Monday, January 12, 2009

My head is swirling

It's hard to know where to start with this trip - the Sultanate of Oman. It made such an impression on our family. Although we had this trip booked for about 5 months, and had done some research, we left for Oman still not knowing quite what to expect.

Many tourists to Oman primarily go to resorts that are set up along the coast and taking day trips here and there for shopping/touring. The temperatures were 25 - 30 C while we were there and it is a huge draw for cold Europeans during winter (primarily heard UK, German & Russian during our stay) months.

Before we headed to a resort for sun and relaxation, we spent 3 1/2 days with an Omani guide, Salah, and traveled through a portion of their Country. Oman is bigger than Switzerland but the population size is only approx. 2.5 - 3 mill. (depends on who you ask). One third of the population lives in the capital city of Muscat - a port city. Until the 1970's, when Sultan Qaboos came into power, Oman was relatively closed to the rest of the world. Fact - in 1970, there was only 10 km of sealed (asphalt) road in the country. A very conservative and struggling country. Since then, the Sultan and the people have worked hard to bring the Country into the 21st Century and it is evident in the roads, hospitals, schools and ministry buildings - everything is relatively new, efficient and they embrace technology while trying to preserve their culture and heritage.

OK - enough of the history lesson today.

Random thoughts/experiences re: our trip:
  • We grew to enjoy the smell of Frankincense in the air (80% of Frankincense comes from Oman)
  • the Dates - tasty!
  • Omani coffee - a blend of arabica beans, cardamom and rose water - delightful if you like trying different coffees. I do - and Bart drank some to be respectful with the other men - His first coffee ever! Drinking it in a Bedouin tent and at the Muscat fish market - in little porcelain tea cups rinsed out in warm water. I don't know whose germs were on there but it would have been rude to refuse our hosts.
  • Ladies - take your own tissues/TP for the toilet. Only in hotel and/or museum facilities will it be available. And wearing a skirt is better than pants.
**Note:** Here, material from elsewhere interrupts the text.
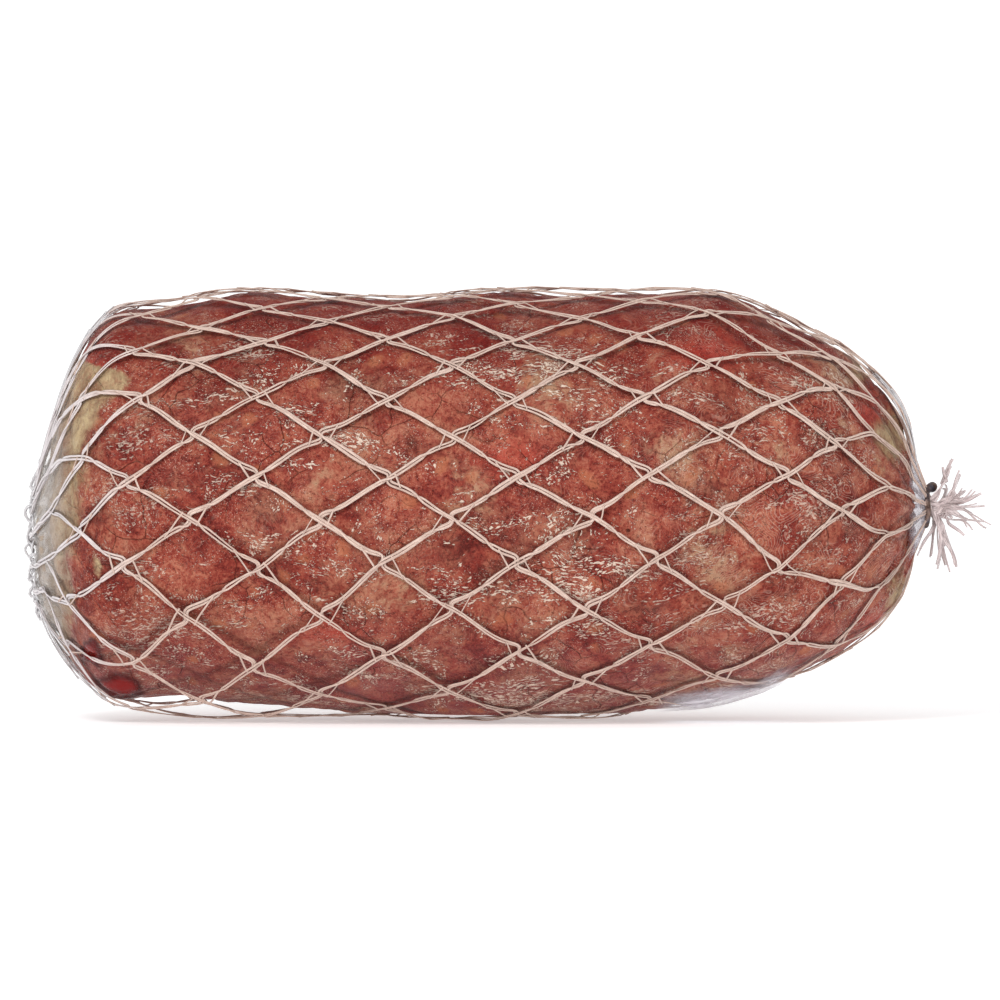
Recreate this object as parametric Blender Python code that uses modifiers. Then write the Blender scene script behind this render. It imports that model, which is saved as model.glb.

I never thought to take a pic of a potty there - a whole blog in itself! Anyhoo - they were typically what the girls call a 'squat potty' - not a seat but porcelained floor potty with a hose bidet for 'rinsing'. Believe it or not - there are countries that find the use of TP to be unhygenic and backwards. Enough of that.
  • an old Omani man touching my arm in the Souk (market) and holding out his hand without looking at me. As an Omani man would not touch a woman without her permission (they only shook my hand if I offered it), I figured he really needed some Rial. I won't forget how that felt.
  • watching my girls dress in Bedouin clothes and how beautiful they looked
  • looking at all the differences in dress - the men in their neat, clean dishdasha's (white or earth toned) with caps/turbans and the women in everything from black decorated abeyas to colorful wraps to full abeya w/ birka (face veil). There were many degrees of dress if you took the time to look. And in the heat/sun, being all covered up in loose, light clothing makes a lot of sense.

First stop on our tour: Birkat al-Mawz (Banana pool). A pretty village of date palms, banana and mango trees. We drove through on our way up to the Jebel Akhdar (green mountain) area where we spent our 2nd night. The mountains themselves are not green - it refers to the areas below which support a variety of agriculture during the cooler months when rain accumulates in the wadis and terraces.

In the Nizwa Fort - traditional pottery and chests found in many homes. The New Year dessert buffet our first night. We stayed at a hotel by the airport, got rested and acclimated before the touring began. It was quite a feast and the girls enjoyed the New Year noisemakers and party hats they were given. The desserts? We had to force ourselves to stop!

The Nizwa Souk: we were so overwhelmed by all the items here. We did buy Bart's khanjar (a traditional Omani curved dagger) and Omani outfits for the girls here. I need to go back though - they had things that I didn't find in the Mutrah Souk!!!
Rachel looking over Nizwa from one of the Fort rooftops. More later. It's Bart's Bday and I need to bake a cake. Happy 4-th Birthday Honey!!!!!!